• **Requirements**:
Take the entries below and print only the lines from the one with "Write the Blender Python" through the one with "the pot's base.", exactly as they stand, both ends included.

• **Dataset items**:
§ §
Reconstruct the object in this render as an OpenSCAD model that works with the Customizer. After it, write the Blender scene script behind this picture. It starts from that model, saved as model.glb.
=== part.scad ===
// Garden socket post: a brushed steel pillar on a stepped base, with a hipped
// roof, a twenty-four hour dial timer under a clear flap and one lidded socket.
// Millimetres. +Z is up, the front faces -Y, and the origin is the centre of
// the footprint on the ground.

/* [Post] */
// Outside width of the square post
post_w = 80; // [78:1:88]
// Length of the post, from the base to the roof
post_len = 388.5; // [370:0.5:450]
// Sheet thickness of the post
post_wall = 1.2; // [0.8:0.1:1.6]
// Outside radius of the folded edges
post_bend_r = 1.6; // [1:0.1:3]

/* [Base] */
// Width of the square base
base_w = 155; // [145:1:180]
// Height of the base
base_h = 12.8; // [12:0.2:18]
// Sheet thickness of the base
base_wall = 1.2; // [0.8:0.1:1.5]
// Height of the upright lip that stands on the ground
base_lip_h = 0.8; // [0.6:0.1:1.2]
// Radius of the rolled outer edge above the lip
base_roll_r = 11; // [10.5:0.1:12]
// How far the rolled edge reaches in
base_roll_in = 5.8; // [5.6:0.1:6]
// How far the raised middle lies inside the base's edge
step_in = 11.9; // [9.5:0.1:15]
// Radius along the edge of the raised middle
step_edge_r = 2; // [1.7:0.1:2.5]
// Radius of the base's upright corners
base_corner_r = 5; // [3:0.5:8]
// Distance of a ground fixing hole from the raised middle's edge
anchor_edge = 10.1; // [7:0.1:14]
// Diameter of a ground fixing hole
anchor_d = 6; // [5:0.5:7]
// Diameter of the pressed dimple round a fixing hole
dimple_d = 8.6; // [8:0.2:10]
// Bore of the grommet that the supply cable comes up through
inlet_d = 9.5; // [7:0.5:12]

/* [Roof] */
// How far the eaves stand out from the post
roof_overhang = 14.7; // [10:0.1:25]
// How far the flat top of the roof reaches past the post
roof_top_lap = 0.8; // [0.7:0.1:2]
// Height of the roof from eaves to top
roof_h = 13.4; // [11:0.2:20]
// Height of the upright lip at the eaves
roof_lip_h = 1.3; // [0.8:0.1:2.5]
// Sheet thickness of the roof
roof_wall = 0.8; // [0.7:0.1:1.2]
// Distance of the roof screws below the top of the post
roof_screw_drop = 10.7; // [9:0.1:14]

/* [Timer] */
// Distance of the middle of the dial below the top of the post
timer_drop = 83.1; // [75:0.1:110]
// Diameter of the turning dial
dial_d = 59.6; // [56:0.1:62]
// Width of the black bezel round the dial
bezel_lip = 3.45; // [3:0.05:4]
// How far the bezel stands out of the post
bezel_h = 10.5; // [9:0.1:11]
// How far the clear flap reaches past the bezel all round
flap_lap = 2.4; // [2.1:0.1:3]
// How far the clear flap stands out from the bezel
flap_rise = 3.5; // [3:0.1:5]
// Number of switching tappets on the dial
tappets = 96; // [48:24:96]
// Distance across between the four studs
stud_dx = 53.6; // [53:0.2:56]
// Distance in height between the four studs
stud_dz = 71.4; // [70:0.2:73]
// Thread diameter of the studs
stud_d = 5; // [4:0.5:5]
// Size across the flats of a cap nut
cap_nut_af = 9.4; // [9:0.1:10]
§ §
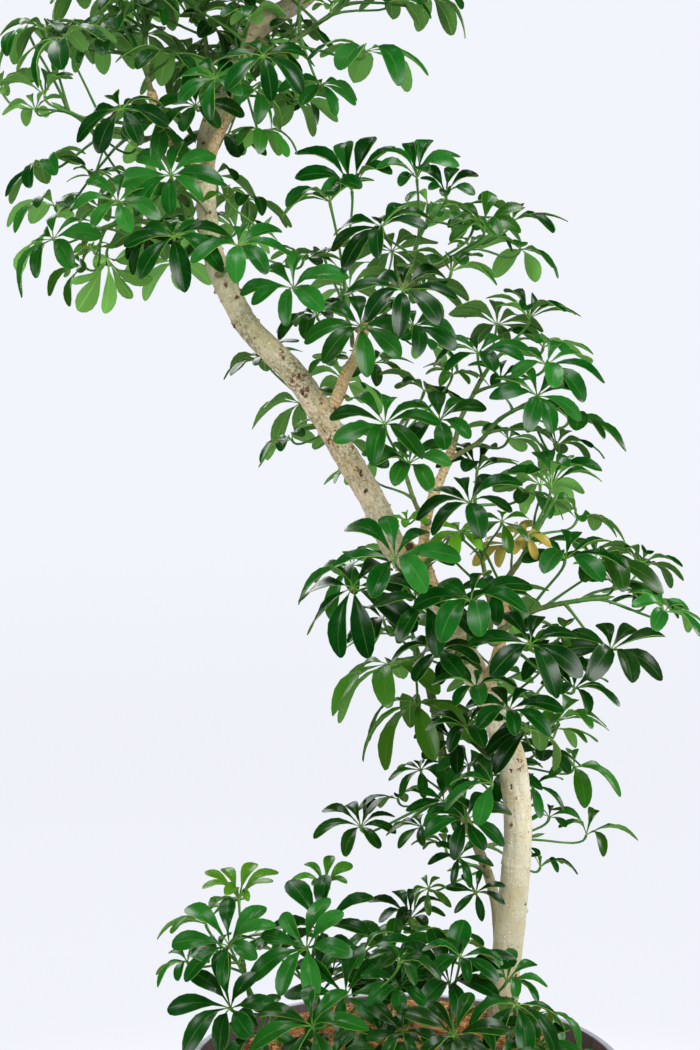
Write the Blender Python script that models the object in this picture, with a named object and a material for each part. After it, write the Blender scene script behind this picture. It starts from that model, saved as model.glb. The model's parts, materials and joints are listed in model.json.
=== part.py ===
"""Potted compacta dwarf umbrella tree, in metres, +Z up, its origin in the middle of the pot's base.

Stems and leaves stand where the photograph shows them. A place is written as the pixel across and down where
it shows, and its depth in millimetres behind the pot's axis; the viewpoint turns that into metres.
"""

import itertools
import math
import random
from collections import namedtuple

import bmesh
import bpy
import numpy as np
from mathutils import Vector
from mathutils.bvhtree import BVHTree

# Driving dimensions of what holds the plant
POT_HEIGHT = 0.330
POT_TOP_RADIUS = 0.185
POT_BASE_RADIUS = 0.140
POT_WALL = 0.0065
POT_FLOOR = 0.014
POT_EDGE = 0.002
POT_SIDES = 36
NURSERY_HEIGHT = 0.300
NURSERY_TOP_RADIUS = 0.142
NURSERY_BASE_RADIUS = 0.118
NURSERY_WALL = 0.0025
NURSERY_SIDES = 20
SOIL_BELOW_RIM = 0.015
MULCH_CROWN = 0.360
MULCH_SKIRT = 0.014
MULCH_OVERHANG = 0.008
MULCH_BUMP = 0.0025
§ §
• **Exercise output**:
Write the Blender Python script that models the object in this picture, with a named object and a material for each part. After it, write the Blender scene script behind this picture. It starts from that model, saved as model.glb. The model's parts, materials and joints are listed in model.json.
=== part.py ===
"""Potted compacta dwarf umbrella tree, in metres, +Z up, its origin in the middle of the pot's base.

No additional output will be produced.